Many scenes appear to have been cut or glossed over while others are shown in full. An alternative explanation could be that this is a cut down version of a full-length feature or even of a series.

It is frequently very beautiful, but also frequently looks disjointed and abbridged.

This week’s episode of Silent Witness (ABC 8.30pm Fridays) begins with a drive-by shooting in which a queue of young people going into a club are shot with a machine gun — a weapon firing over 30 rounds a second!

A police forensics expert is called in to help and discovers that someone in the queue had fired back at the attackers — and that the unknown "defender" and the attackers had used guns that had been illegally made up by the same gunsmith.

At the same time, the discovery of another — badly decomposed — body in a warehouse leads Nikki (Emilia Fox) into a prickly investigation with a bored detective who doesn’t want to be bothered with the deaths of junkies.

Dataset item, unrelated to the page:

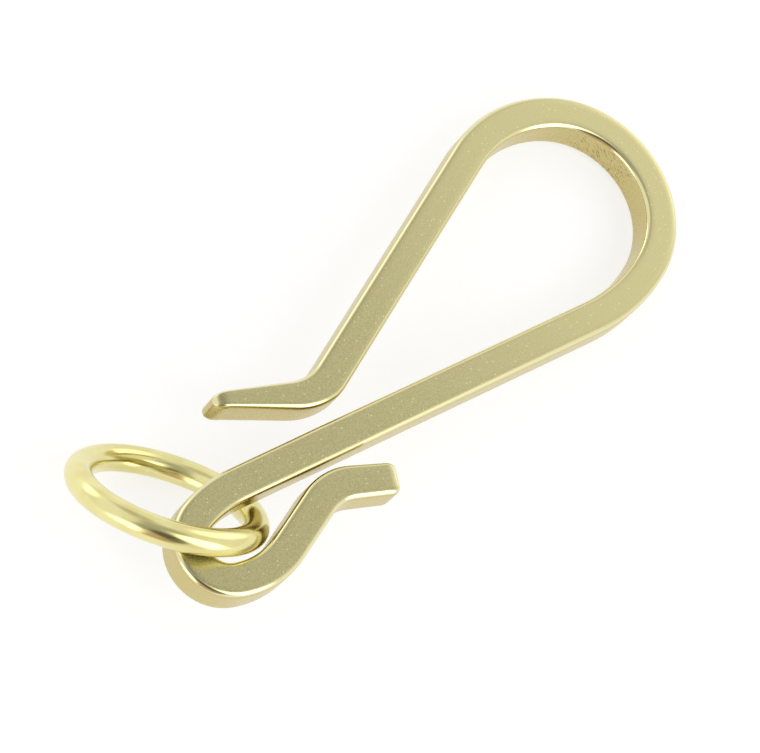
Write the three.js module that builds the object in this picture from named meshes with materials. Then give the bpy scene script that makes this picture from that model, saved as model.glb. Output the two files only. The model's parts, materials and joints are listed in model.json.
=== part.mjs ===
// A solid brass key hook: one flat-sided bar bent into a large tear-drop loop at one end and a
// small bend at the other, with a plain round-wire ring threaded over the small bend.
//
// Units are millimetres and degrees, +Z is up. The hook is drawn in its own plane with its long
// straight along X, then tipped so that it lies as it does on a table: on the rim of the large
// loop at one end and on the ring at the other.

import * as THREE from 'three';

// The bar
const BAR_WIDTH = 4.0; // across the bar, in the hook's plane
const BAR_THICKNESS = 4.6; // from the flat upper face to the flat lower face
const EDGE_RADIUS = 0.6; // the tumbled edges all round

// The long straight, and the large loop that it runs into
const LONG_STRAIGHT = 50.4;
const LOOP_ENTRY_RADIUS = 22; // the loop's three arcs, to the bar's centre line
const LOOP_ENTRY_TURN = 28.5;
const LOOP_CROWN_RADIUS = 11.8;
const LOOP_CROWN_TURN = 129.5;
const LOOP_EXIT_RADIUS = 14.8;
const LOOP_EXIT_TURN = 51;
const LOOP_ARM = 34.2; // the straight that comes back from the loop to its heel
const LOOP_HEEL_RADIUS = 7.4; // where the arm turns away again and makes the mouth
const LOOP_HEEL_TURN = 44.5;
const LOOP_LIP = 9.2; // the lip past the heel, which narrows on the side next to the bar
const LOOP_LIP_END_WIDTH = 2.1;
const LOOP_LIP_CORNER = 0.9;

// The ring
const RING_WIRE = 3.1; // diameter of the wire
const RING_INSIDE = 17.1; // inside diameter
const RING_CLEARANCE = 0.2; // from the wire to the bar, as it lies
const RING_SLIDE = 4.2; // how far along the small opening the wire lies from the bend's centre
const RING_BEARING = 51.6; // which way the ring dips, turned from the long straight
const RING_SWEEP = 70.15; // from the lowest point of the ring round to the wire in the opening

// The small bend at the other end of the long straight, with its eye round the ring's wire
const EYE_CLEARANCE = 0.75; // from the wire, in the middle of the eye, to the bar all round it
const BEND_ENTRY_RADIUS = 14.4;
const BEND_ENTRY_TURN = 24.7;
const BEND_CROWN_RADIUS = RING_WIRE / 2 + EYE_CLEARANCE + BAR_WIDTH / 2;
const BEND_CROWN_TURN = 140;
const BEND_EXIT_RADIUS = 10.1;
const BEND_EXIT_TURN = 42.3;
const BEND_ARM = 6.7;
const BEND_HEEL_RADIUS = 6.3;
const BEND_HEEL_TURN = 44.5;
const BEND_LIP = 5.4;
const BEND_LIP_END_WIDTH = 3.8;
const BEND_LIP_CORNER = 0.9;

// Fineness
const ARC_STEP = 7.5; // degrees in one facet of an arc
const EDGE_FACETS = 3; // facets across a tumbled edge
const RING_SIDES = 18;
const RING_STEPS = 64;
const LEAN_STEP = 0.25; // degrees, in the search for the ring's lean
const SLIDE_STEP = 0.1; // in the search for where the wire fits in the opening
const SETTLE_ROUNDS = 40; // halvings, in the search for the tilt on the table

const rad = THREE.MathUtils.degToRad;

// One leg of the hook, drawn from the end of the long straight. Each step turns to the left by
// `turn` degrees on `radius`, or runs straight for `length`.
const loopLeg = {
  start: { x: 0, y: 0, heading: 0 },
  steps: [
    { radius: LOOP_ENTRY_RADIUS, turn: LOOP_ENTRY_TURN },
    { radius: LOOP_CROWN_RADIUS, turn: LOOP_CROWN_TURN },
    { radius: LOOP_EXIT_RADIUS, turn: LOOP_EXIT_TURN },
    { length: LOOP_ARM },
    { radius: LOOP_HEEL_RADIUS, turn: -LOOP_HEEL_TURN },
    { length: LOOP_LIP },
  ],
  lip: { left: LOOP_LIP_END_WIDTH - BAR_WIDTH / 2, right: BAR_WIDTH / 2, corner: LOOP_LIP_CORNER },
};

const bendLeg = {
  start: { x: -LONG_STRAIGHT, y: 0, heading: 180 },
  steps: [
    { radius: BEND_ENTRY_RADIUS, turn: BEND_ENTRY_TURN },
    { radius: BEND_CROWN_RADIUS, turn: BEND_CROWN_TURN },
    { radius: BEND_EXIT_RADIUS, turn: BEND_EXIT_TURN },
    { length: BEND_ARM },
    { radius: BEND_HEEL_RADIUS, turn: -BEND_HEEL_TURN },
    { length: BEND_LIP },
  ],
  lip: { left: BEND_LIP_END_WIDTH / 2, right: BEND_LIP_END_WIDTH / 2, corner: BEND_LIP_CORNER },
};

// Walks a leg's centre line: a list of {x, y, heading} stations, and each arc's centre.
function walk(leg) {
  let { x, y, heading } = leg.start;
  const stations = [{ x, y, heading }];
  const centres = [];
  for (const step of leg.steps) {
    if (step.length !== undefined) {
      x += step.length * Math.cos(rad(heading));
      y += step.length * Math.sin(rad(heading));
      stations.push({ x, y, heading });
      continue;
    }
    const side = Math.sign(step.turn);
    const centre = {
      x: x - side * step.radius * Math.sin(rad(heading)),
      y: y + side * step.radius * Math.cos(rad(heading)),
    };
    const count = Math.max(2, Math.ceil(Math.abs(step.turn) / ARC_STEP));
    for (let k = 1; k <= count; k += 1) {
      const at = heading + (step.turn * k) / count;
      stations.push({
        x: centre.x + side * step.radius * Math.sin(rad(at)),
        y: centre.y - side * step.radius * Math.cos(rad(at)),
        heading: at,
      });
    }
    heading += step.turn;
    ({ x, y } = stations[stations.length - 1]);
    centres.push(centre);
  }
  return { stations, centres };
}

// The point `offset` to the left of a station.
function beside(station, offset) {
  return new THREE.Vector2(
    station.x - offset * Math.sin(rad(station.heading)),
    station.y + offset * Math.cos(rad(station.heading)),
  );
}

// The rounded end of a lip, from its right corner to its left corner.
function lipEnd(station, lip) {
  const points = [];
  const forward = new THREE.Vector2(Math.cos(rad(station.heading)), Math.sin(rad(station.heading)));
  const radius = Math.min(lip.corner, (lip.left + lip.right) / 2);
  const facets = Math.ceil(90 / ARC_STEP / 2);
  for (const [edge, side] of [[-lip.right, 1], [lip.left, -1]]) {
    const pivot = beside(station, edge + side * radius).addScaledVector(forward, -radius);
    for (let k = 0; k <= facets; k += 1) {
      const at = side > 0 ? (90 * k) / facets : 90 - (90 * k) / facets;
      const across = beside(station, -side * radius * Math.cos(rad(at)));
      across.sub(beside(station, 0));
      points.push(pivot.clone().add(across).addScaledVector(forward, radius * Math.sin(rad(at))));
    }
  }
  return points;
}

// One leg's share of the outline: out along its right side, round the lip, back on its left.
function legOutline(leg) {
  const { stations } = walk(leg);
  const end = stations[stations.length - 1];
  const body = stations.slice(0, -1);
  const right = body.map((station) => beside(station, -BAR_WIDTH / 2));
  const left = body.map((station) => beside(station, BAR_WIDTH / 2)).reverse();
  return [...right, ...lipEnd(end, leg.lip), ...left];
}

// The hook: its outline in the plane, raised to the bar's thickness with tumbled edges.
function hookGeometry() {
  const outline = new THREE.Shape([...legOutline(loopLeg), ...legOutline(bendLeg)]);
  const geometry = new THREE.ExtrudeGeometry(outline, {
    depth: BAR_THICKNESS - 2 * EDGE_RADIUS,
    steps: 1,
    bevelEnabled: true,
    bevelThickness: EDGE_RADIUS,
    bevelSize: EDGE_RADIUS,
    bevelOffset: -EDGE_RADIUS,
    bevelSegments: EDGE_FACETS,
  });
  return geometry.translate(0, 0, EDGE_RADIUS - BAR_THICKNESS / 2);
}

// How far a point is from the bar's surface: less than nothing inside it.
const barLine = [...walk(loopLeg).stations.reverse(), ...walk(bendLeg).stations];
function distanceToBar(point) {
  let plan = Infinity;
  for (let k = 1; k < barLine.length; k += 1) {
    const from = new THREE.Vector3(barLine[k - 1].x, barLine[k - 1].y, 0);
    const stretch = new THREE.Line3(from, new THREE.Vector3(barLine[k].x, barLine[k].y, 0));
    const flat = new THREE.Vector3(point.x, point.y, 0);
    plan = Math.min(plan, stretch.closestPointToPoint(flat, true, new THREE.Vector3()).distanceTo(flat));
  }
  const out = plan - (BAR_WIDTH / 2 - EDGE_RADIUS);
  const up = Math.abs(point.z) - (BAR_THICKNESS / 2 - EDGE_RADIUS);
  return Math.hypot(Math.max(out, 0), Math.max(up, 0)) + Math.min(Math.max(out, up), 0) - EDGE_RADIUS;
}

// The small opening: the wire passes through it, between the long straight and the bend's arm.
const ringRadius = (RING_INSIDE + RING_WIRE) / 2;
const bendCentre = walk(bendLeg).centres[1];

// The ring's place for a slide along the opening and a lean: it dips towards RING_BEARING.
function ringFrame(slide, lean) {
  const turned = new THREE.Matrix4().makeRotationZ(rad(RING_BEARING));
  turned.multiply(new THREE.Matrix4().makeRotationY(rad(lean)));
  turned.multiply(new THREE.Matrix4().makeRotationZ(rad(RING_SWEEP)));
  turned.multiply(new THREE.Matrix4().makeTranslation(ringRadius, 0, 0));
  return new THREE.Matrix4().makeTranslation(bendCentre.x + slide, bendCentre.y, 0).multiply(turned);
}

// The clear space between the ring's wire and the bar.
function ringGap(slide, lean) {
  const frame = ringFrame(slide, lean);
  let least = Infinity;
  for (let k = 0; k < RING_STEPS; k += 1) {
    const at = rad((360 * k) / RING_STEPS);
    const point = new THREE.Vector3(ringRadius * Math.cos(at), ringRadius * Math.sin(at), 0);
    least = Math.min(least, distanceToBar(point.applyMatrix4(frame)) - RING_WIRE / 2);
  }
  return least;
}

// The ring lies as flat as it can with the wire clear of the bar above it and below it. Where the
// opening is too narrow for the wire at any lean, the ring lies nearer to the bend.
function restingFrame() {
  let slide = RING_SLIDE;
  let lean = 0;
  while (slide > 0 && ringGap(slide, lean) < RING_CLEARANCE) {
    lean += LEAN_STEP;
    if (lean > 90) {
      lean = 0;
      slide -= SLIDE_STEP;
    }
  }
  return ringFrame(slide, lean);
}

const hook = new THREE.Mesh(
  hookGeometry(),
  new THREE.MeshStandardMaterial({ color: 0xb9b478, roughness: 0.42, metalness: 1 }),
);
hook.name = 'hook';

const ring = new THREE.Mesh(
  new THREE.TorusGeometry(ringRadius, RING_WIRE / 2, RING_SIDES, RING_STEPS),
  new THREE.MeshStandardMaterial({ color: 0xd9cc86, roughness: 0.18, metalness: 1 }),
);
ring.name = 'ring';
ring.applyMatrix4(restingFrame());

// The hook and its ring, tipped about Y until both the loop's rim and the ring touch the table.
const keyring = new THREE.Group();
keyring.add(hook, ring);

function lowest(mesh) {
  keyring.updateMatrixWorld(true);
  return new THREE.Box3().setFromObject(mesh, true).min.z;
}

let flat = 0;
let steep = 30;
for (let round = 0; round < SETTLE_ROUNDS; round += 1) {
  const tilt = (flat + steep) / 2;
  keyring.rotation.y = rad(tilt);
  if (lowest(ring) < lowest(hook)) {
    flat = tilt;
  } else {
    steep = tilt;
  }
}

// The origin is under the middle of the whole part, on the table.
keyring.updateMatrixWorld(true);
const box = new THREE.Box3().setFromObject(keyring, true);
keyring.position.set(-(box.min.x + box.max.x) / 2, -(box.min.y + box.max.y) / 2, -box.min.z);

export default keyring;
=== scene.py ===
import json
import math

import bmesh
import bpy
from bpy.props import FloatProperty, FloatVectorProperty, IntProperty, PointerProperty, StringProperty
from mathutils import Matrix, Vector


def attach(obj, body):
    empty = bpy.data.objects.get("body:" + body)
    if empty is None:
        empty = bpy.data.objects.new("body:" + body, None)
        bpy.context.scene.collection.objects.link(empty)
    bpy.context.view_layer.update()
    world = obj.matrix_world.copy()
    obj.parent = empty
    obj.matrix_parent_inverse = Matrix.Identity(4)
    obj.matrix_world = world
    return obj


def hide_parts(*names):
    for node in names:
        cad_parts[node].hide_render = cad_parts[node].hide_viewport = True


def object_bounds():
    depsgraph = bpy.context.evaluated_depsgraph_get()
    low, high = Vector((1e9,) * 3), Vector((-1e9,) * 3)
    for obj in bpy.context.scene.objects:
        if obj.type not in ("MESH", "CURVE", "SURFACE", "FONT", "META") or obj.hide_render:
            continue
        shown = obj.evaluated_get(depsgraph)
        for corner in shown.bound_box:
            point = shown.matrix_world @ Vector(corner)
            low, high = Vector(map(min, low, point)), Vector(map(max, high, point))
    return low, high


bl_info = {
    "name": "Brass Key Hook",
    "version": (1, 0, 0),
    "blender": (4, 5, 0),
    "location": "3D View > Sidebar > Key Hook",
    "description": "Models a double-ended brass key hook and its ring around the packed part",
    "category": "Add Mesh",
}

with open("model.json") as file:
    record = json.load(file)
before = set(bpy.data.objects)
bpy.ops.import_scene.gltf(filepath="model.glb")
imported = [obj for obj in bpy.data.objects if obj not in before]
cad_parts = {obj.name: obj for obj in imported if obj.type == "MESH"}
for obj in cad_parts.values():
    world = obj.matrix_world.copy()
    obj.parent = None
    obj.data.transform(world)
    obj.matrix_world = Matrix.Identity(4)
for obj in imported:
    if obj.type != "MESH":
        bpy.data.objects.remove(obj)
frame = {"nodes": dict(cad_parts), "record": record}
CAD_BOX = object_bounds()
MM = 0.001
MERGE_DISTANCE = 0.001 * MM
AXIS_ROUNDS = 6  # rounds that settle the ring's axis

# The hook's own plane, from the flat on the upper side of its long straight. The hook is drawn
# in that plane with the long straight along X, and its loop starts at the origin.
FLAT = frame["record"]["mounts"][0]
BAR_THICKNESS = 4.6 * MM
FLAT_FROM_LOOP = 25.0 * MM
HOOK_UP = Vector(FLAT["axis"]).normalized()
HOOK_ALONG = Vector((0, 1, 0)).cross(HOOK_UP)
HOOK_ACROSS = HOOK_UP.cross(HOOK_ALONG)
HOOK_ORIGIN = Vector(FLAT["pos_m"]) - HOOK_UP * BAR_THICKNESS / 2 + HOOK_ALONG * FLAT_FROM_LOOP
HOOK_TURN = Matrix((HOOK_ALONG, HOOK_ACROSS, HOOK_UP)).transposed()
HOOK_PLACE = Matrix.Translation(HOOK_ORIGIN) @ HOOK_TURN.to_4x4()


def measure_ring():
    """The ring's place, and the inner and outer radius, from its CAD solid."""
    points = [vertex.co for vertex in frame["nodes"]["ring"].data.vertices]
    centre = sum(points, Vector()) / len(points)
    arms = [point - centre for point in points]
    first = max(arms, key=lambda arm: arm.length)
    across = max(arms, key=lambda arm: first.cross(arm).length)
    axis = first.cross(across).normalized()
    for _ in range(AXIS_ROUNDS):
        side = axis.orthogonal().normalized()
        other = axis.cross(side)
        halves = [sum((a for a in arms if a.dot(way) > 0), Vector()) for way in (side, other)]
        axis = halves[0].cross(halves[1]).normalized()
    reach = [(arm - axis * arm.dot(axis)).length for arm in arms]
    side = axis.orthogonal().normalized()
    turn = Matrix((side, axis.cross(side), axis)).transposed()
    return Matrix.Translation(centre) @ turn.to_4x4(), min(reach), max(reach)


RING_PLACE, RING_INSIDE, RING_OUTSIDE = measure_ring()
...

Meanwhile Harry (Tom Ward) forms a relationship with a young boy who finds a gun and his part-time prostitute mother. The disparate threads all eventually come together, although there is no happy ending.

My only complaint about this episode is that Tyronne Lewis, playing local Jamaican gang leader T Boy Thomas, has such a thick accent he really needed subtitles.

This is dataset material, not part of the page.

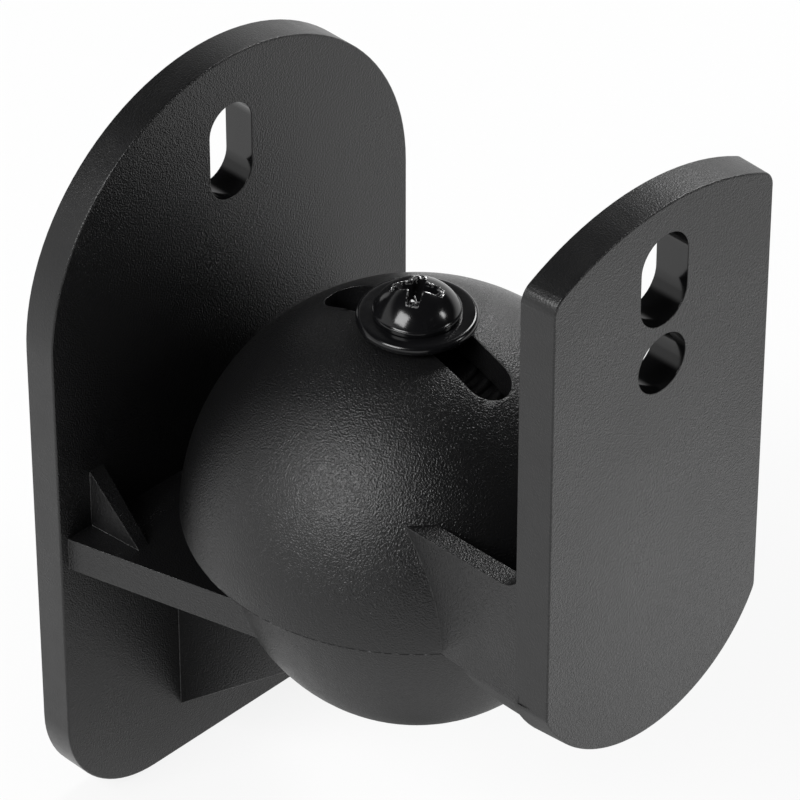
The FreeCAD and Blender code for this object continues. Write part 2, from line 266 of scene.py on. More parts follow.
class Graph:
    """The node tree of a material or a world, with short calls for its nodes and links."""

    def __init__(self, owner: bpy.types.Material | bpy.types.World, output: str) -> None:
        """Starts an empty tree with its output.

        Args:
            owner: the material or the world.
            output: Blender's name for the output node, without its ShaderNode prefix.
        """
        owner.use_nodes = True
        self.owner = owner
        self.tree = owner.node_tree
        self.tree.nodes.clear()
        self.output = self.node(output)

    def node(self, kind: str, settings: dict[str, Any] | None = None,
             **inputs: Any) -> bpy.types.Node:
        """Adds a node.

        Args:
            kind: Blender's name for the node type without its ShaderNode prefix.
            settings: properties of the node.
            inputs: values or sockets for its inputs, by name with underscores for spaces, or
                by number as i0, i1 and so on.

        Returns:
            The node.
        """
        made = self.tree.nodes.new("ShaderNode" + kind)
        for key, value in (settings or {}).items():
            setattr(made, key, value)
        for key, value in inputs.items():
            numbered = key[0] == "i" and key[1:].isdigit()
            socket = made.inputs[int(key[1:]) if numbered else key.replace("_", " ")]
            if isinstance(value, Socket):
                self.tree.links.new(value, socket)
            else:
                socket.default_value = value
        return made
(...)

Sugihara: Conspiracy Of Kindness (SBS 8.30pm Saturday) tells the story of Japan’s Consul in Lithuania, Chiune Sugihara, who issued thousands of transit visas to refugees anxious to escape the Nazis.

He only stopped when Lithuania joined the USSR and all foreign embassies and consulates accredited to Lithuania had to close. Until that time, up to 6000 Sugihara-stamped passports had allowed hundreds of families to flee through Russia to safety in Japan.

Directed by Emmy Award winner Robert Kirk, Sugihara: Conspiracy Of Kindness includes interviews with Sugihara’s family, survivors he assisted and their descendants, and features home-movie footage, photos and papers from the time.

After the war, Sugihara was pressured to resign from the Japanese foreign ministry, something he blamed on his decision to grant the unauthorised visas.

Sugihara: Conspiracy Of Kindness won Best Documentary at the 2000 Hollywood Film Festival. It also won the prestigious 2000 International Documentary Association Pare Lorentz Award.